Beneath the surface – pressure builds.
Warnings are growing that Sri Lanka’s fragile recovery may once again be under threat. Former Minister Harin Fernando has described the economy as sitting on an “economic volcano,” pointing to the country’s heavy reliance on the Middle East for remittances and tourism.
Majority of remittances originate from the Gulf region, while a significant share of tourists arrive via Middle Eastern hubs. Any sustained disruption could trigger a cascade of effects – currency pressure, reduced foreign exchange inflows, and a slowdown in economic momentum.
Be that as it may, this is not merely about numbers. It is about exposure. Sri Lanka’s economic model remains heavily dependent on external stability. When that stability falters, so too does the island’s recovery trajectory.

Worker remittances maintained stable double-digit growth in both 2024 and 2025, providing crucial support to Sri Lanka’s external sector during the recovery phase. A partial easing of global inflation and strengthening labour markets in the Gulf helped sustain overseas worker incomes, while higher deployment of Sri Lankan workers to construction and service sectors across GCC countries further boosted inflows in 2025.

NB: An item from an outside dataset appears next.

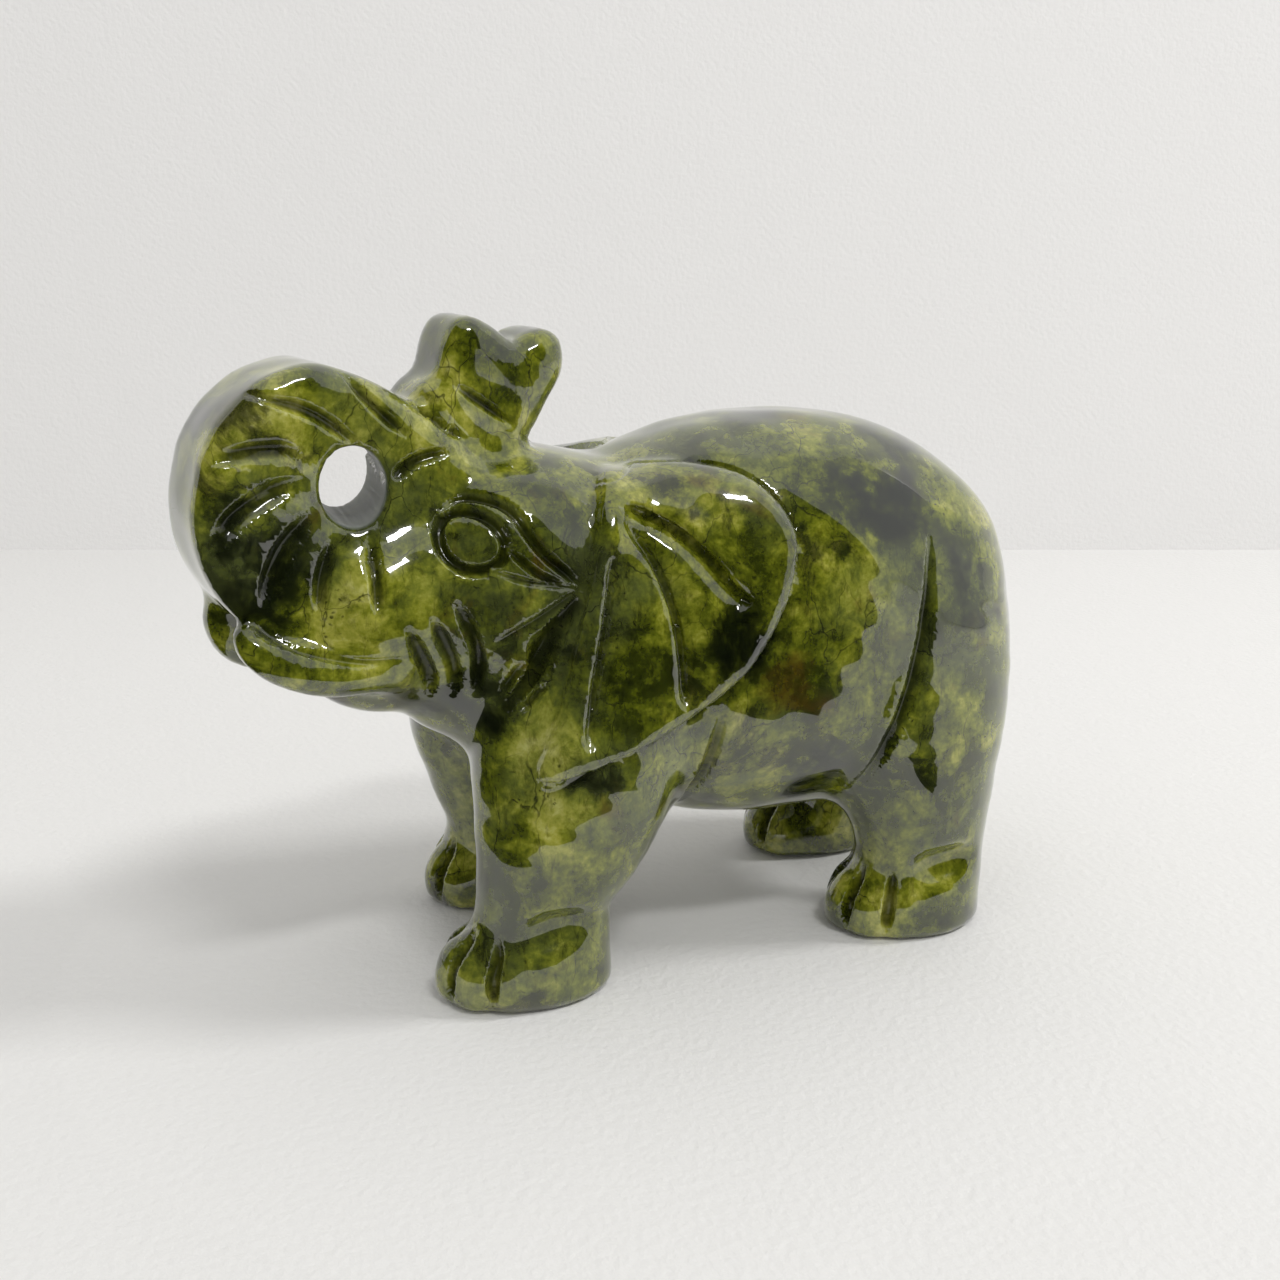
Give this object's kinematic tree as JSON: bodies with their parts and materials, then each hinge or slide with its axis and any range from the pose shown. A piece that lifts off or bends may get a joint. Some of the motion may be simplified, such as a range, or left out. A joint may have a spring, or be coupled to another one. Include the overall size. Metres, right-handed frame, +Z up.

However, this positive trend faces emerging downside risks from the escalating Iran–US conflict. Given that a substantial (70%) share of Sri Lanka’s remittances originates from the Middle East, any disruption to economic activity in the Gulf region could have a direct impact on inflows. Heightened geopolitical tensions may lead to slower growth in key sectors such as construction and services, where many Sri Lankan workers are employed, potentially affecting job security, wages, and remittance capacity.